This past weekend I was blessed with the opportunity to go on a Rural Immersions trip with my campus ministry to Agape Community in Were, Massachusetts where I lived on a vegan diet and sans social media for three days. It was a time of reflection, prayer, writing (for me, at least), and a whole lot of realization.
The night we arrived we discussed how technology is interfering with our lives. We are on our phones a lot (no, duh!). Technology impedes our own circles as we are in our own little virtual worlds. We become so absorbed in our own little world — not in the selfish sense, but in a world that’s not even our own, as if we’re not paying attention to reality but paying attention to other peoples’ private lives — people we barely know or don’t even know (God forbid). I am so anxious, and I’ll admit I (used to) care about what other people think/do (#sociologymajorproblems) that I am always checking my phone for Snapchat, Facebook, Instagram, and texts. Self care is important, and part of self care is worrying about yourself and not other people’s personal lives or how they think of you. My dad always tells me, “worry about yourself.” My mom would always tell me to put my phone down. My argument used to be, the typical,
“everyone does it” but mom said,
“no, only people with no life.”
That’s where I made the correlation: we have our own lives, so stop worrying about what other people are doing/thinking.
It was just nice to be sitting by the warm fire in the cozy living room surrounded by great people. Being sans technology never felt so good and relaxing.
But onto what we actually did: we got down in dirty with hauling wood (and taking turns splitting it), turning over compost, and little mini-adventures in the woods. Some interesting conversations that took place included:
- Being a catholic woman on campus
- Being liberal at a conservative school
After dinner, we gathered in our usual group after a healthy satisfying meal consisting of vegan-naise (vegan mayonnaise, which your girl made) and vegan lasagna. Suzanne gave us a talk about Eco-Feminism. Shortly after the talk, us girls gathered around the dinner table. Suzanne said she was mainly supposed to talk about sustainability, but strongly believed that women should have a role in these issues. That’s when she asked, “is there a women’s group on campus?” to which I responded:
“No, but I am in the process of creating one with the gender studies adviser.”
This was an idea that I’ve had since Columbus Day weekend.

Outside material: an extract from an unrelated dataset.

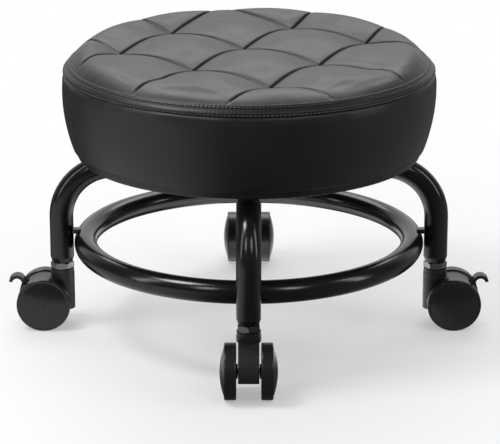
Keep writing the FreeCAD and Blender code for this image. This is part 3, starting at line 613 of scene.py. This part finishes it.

So, I plan to call it the “Dorothy Day Women’s Collective,” because Dorothy Day came to Saint Anselm College back in the day, and was unwelcome and referred to as a “Communist.” In fact, newspaper headlines read “Communist comes to Manchester.” But ever since my sophomore year of high school, I’ve considered Dorothy Day to be one of my role models in service.
During this trip, I’ve learned a lot about taking back control. I struggle with high anxiety and depression, but during this trip, I didn’t experience any of it. Maybe in bits and pieces here and there, but not as much as I normally would on a daily basis. Taking back control was a method I had to learn. When we were hiking, I felt like I was in the music video for “Fight Song” by Rachel Platten. Self care, again, is so important I’ve learned, and so is the analogy to love and treat yourself like you would to the Earth. I’ve learned to stop caring so much about what other people are doing, especially on social media. Everything I’ve learned about myself on this trip, I must apply to myself at school. It won’t be easy, but it’s something I have to do.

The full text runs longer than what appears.